Misschien is het opgevallen dat ik de Bijbel de laatste tijd minder vaak citeer. Dat is geen toeval. Na een week vol diepe gesprekken, persoonlijke gebeden en stille overdenkingen, voel ik dat er iets in mij aan het verschuiven is. Iets dat op doorbreken staat — niet luid of zichtbaar, maar juist stil en gelaagd. En om dat proces ruimte te geven, voel ik me geroepen om de komende maand een soort gelofte van stilte aan te gaan.
Nee, ik trek me niet terug in een klooster. Ik blijf gewoon meedraaien in het dagelijks leven, voer de gesprekken die nodig zijn, en deel dit alleen met mijn partner. Maar ik spreek minder. Deel minder. En schrijf wellicht ook minder. Want sommige dingen krijgen pas echt waarde als je ze niet overmatig gebruikt. Woorden, bijvoorbeeld.

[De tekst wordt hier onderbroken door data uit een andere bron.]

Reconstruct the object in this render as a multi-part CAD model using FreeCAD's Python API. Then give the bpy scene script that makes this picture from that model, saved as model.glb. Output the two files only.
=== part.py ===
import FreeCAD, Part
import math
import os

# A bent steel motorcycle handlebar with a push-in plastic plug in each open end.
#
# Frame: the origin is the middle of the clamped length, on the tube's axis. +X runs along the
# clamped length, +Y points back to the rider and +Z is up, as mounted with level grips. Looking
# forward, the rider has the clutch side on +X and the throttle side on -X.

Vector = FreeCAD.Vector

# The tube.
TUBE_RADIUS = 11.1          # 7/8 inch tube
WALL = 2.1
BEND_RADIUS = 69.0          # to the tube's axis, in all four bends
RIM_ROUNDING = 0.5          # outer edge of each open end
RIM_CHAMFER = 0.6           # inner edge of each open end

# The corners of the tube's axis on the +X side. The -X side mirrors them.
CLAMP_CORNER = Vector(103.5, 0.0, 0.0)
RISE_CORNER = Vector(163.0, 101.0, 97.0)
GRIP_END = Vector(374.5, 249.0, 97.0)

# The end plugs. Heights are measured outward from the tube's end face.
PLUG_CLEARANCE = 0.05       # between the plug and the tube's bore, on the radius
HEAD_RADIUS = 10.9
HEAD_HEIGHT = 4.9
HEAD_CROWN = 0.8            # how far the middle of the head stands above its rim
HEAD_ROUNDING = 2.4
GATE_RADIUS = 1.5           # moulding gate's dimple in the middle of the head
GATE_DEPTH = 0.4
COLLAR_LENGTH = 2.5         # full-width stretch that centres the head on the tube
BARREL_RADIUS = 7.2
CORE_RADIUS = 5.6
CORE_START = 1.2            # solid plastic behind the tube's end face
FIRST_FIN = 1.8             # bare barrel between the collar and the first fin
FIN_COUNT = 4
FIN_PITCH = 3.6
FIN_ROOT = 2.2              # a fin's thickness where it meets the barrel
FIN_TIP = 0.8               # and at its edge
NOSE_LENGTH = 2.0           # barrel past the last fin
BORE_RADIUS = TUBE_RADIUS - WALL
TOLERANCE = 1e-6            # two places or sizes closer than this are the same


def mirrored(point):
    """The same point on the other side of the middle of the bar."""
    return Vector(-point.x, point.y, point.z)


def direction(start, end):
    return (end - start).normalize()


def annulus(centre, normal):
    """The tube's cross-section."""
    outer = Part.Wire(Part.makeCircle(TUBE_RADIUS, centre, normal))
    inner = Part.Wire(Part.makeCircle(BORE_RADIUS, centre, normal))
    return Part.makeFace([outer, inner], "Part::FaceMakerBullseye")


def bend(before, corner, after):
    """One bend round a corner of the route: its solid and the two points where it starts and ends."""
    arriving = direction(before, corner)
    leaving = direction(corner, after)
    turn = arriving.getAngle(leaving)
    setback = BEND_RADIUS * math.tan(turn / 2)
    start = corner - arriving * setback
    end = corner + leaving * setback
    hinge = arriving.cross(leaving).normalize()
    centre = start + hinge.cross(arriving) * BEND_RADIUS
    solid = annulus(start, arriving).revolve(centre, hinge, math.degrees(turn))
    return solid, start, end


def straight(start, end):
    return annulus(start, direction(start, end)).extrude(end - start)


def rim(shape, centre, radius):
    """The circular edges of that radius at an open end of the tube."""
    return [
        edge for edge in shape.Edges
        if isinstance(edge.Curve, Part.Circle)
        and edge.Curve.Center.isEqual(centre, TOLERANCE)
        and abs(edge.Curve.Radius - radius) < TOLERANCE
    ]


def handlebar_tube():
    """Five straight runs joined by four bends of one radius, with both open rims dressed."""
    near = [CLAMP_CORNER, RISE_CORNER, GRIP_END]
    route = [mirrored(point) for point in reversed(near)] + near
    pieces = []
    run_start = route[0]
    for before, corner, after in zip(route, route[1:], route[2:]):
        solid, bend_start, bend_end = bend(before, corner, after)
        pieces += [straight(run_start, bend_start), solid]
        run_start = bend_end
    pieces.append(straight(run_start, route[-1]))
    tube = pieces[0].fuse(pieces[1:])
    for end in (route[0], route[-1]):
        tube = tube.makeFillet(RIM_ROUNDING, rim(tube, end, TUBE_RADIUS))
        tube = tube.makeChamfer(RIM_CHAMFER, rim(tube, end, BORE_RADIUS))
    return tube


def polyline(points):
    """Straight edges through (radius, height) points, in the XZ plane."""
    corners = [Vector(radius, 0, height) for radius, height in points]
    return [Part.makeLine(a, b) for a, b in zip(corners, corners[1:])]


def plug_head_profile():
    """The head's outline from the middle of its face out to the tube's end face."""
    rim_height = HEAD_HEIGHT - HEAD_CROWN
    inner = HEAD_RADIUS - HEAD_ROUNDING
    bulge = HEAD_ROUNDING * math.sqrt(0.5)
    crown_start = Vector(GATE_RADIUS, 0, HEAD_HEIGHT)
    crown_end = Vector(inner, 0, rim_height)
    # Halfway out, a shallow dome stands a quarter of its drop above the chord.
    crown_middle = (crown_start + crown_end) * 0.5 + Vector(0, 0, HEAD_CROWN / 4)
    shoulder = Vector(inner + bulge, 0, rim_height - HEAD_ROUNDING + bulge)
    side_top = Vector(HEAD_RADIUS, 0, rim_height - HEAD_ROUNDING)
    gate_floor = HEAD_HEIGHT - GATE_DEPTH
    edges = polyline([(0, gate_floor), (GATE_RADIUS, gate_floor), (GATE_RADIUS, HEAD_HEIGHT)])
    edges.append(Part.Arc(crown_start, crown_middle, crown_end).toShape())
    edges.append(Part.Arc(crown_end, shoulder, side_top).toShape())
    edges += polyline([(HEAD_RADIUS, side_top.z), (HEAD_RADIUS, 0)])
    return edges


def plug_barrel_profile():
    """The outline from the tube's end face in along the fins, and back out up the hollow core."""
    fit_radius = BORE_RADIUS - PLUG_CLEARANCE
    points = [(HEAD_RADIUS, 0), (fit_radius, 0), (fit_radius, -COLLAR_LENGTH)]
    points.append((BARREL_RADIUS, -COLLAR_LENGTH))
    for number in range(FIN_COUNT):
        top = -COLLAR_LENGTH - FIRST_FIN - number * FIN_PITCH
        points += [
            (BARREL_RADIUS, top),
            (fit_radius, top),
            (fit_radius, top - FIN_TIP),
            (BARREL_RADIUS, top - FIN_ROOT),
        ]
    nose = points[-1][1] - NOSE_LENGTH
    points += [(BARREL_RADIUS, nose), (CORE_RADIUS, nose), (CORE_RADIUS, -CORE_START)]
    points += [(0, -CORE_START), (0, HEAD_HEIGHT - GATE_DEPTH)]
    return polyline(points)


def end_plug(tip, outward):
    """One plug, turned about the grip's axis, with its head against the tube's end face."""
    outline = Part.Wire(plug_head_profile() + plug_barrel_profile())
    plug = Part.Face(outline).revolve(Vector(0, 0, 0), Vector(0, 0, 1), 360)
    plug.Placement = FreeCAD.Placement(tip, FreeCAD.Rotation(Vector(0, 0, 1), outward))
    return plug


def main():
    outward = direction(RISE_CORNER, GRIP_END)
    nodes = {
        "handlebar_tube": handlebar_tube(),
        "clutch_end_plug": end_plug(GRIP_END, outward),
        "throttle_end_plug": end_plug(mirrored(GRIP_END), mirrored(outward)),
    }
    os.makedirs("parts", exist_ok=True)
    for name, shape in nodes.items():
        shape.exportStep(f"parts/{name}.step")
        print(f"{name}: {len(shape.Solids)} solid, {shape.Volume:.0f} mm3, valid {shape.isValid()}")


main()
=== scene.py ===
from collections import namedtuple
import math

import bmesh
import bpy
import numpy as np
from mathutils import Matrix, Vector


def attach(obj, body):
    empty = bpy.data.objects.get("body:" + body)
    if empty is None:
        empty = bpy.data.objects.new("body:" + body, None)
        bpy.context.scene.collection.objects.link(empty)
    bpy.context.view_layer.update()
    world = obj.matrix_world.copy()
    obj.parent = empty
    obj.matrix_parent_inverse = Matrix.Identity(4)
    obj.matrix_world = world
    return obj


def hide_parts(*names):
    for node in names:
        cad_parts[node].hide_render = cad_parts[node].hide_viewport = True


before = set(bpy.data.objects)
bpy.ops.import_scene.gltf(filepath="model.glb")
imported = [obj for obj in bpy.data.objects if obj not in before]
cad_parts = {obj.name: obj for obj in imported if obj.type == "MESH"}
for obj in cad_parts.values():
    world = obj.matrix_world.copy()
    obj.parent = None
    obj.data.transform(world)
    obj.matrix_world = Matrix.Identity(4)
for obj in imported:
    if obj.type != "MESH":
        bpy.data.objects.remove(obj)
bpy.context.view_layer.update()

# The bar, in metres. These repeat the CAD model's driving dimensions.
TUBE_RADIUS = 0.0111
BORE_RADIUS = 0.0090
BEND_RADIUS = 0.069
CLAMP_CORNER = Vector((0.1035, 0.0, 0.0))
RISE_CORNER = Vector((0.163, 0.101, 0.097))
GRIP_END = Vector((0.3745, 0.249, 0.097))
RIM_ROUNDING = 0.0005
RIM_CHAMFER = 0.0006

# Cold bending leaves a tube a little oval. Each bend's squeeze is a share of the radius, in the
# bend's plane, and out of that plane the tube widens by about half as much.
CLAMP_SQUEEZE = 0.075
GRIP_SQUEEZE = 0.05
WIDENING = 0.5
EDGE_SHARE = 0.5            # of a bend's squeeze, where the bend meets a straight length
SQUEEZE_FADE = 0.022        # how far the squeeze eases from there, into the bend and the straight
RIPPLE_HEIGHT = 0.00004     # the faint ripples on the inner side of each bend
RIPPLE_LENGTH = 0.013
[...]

Ik geloof niet in traditionele westerse vrouwbeelden binnen het christendom — Handmaid’s Tale-achtige visies zijn niet wat God van ons vraagt. Maar ik geloof wél dat ieder mens, man of vrouw, kan groeien door af en toe stil te zijn. Zeker als je gewend bent je gedachten makkelijk te delen, zoals ik.
Voor wie twijfelt aan de Bijbelse basis van zo een onderneming hoef maar te kijken naar de les over Jozef in Genesis 37: hij deelde zijn droom vol overtuiging met zijn broers, maar het leidde tot afwijzing en verraad. Niet omdat zijn droom niet klopte, maar omdat het publiek en de timing verkeerd waren.
Wat God jou heeft toevertrouwd, is niet voor iedereen bedoeld. Niet omdat zij kwaadwillend zijn, maar omdat zij jouw gebeden niet hebben gebeden, jouw tranen niet hebben gehuild, en jouw woestijn niet hebben doorlopen. Jouw roeping is jouw verantwoordelijkheid.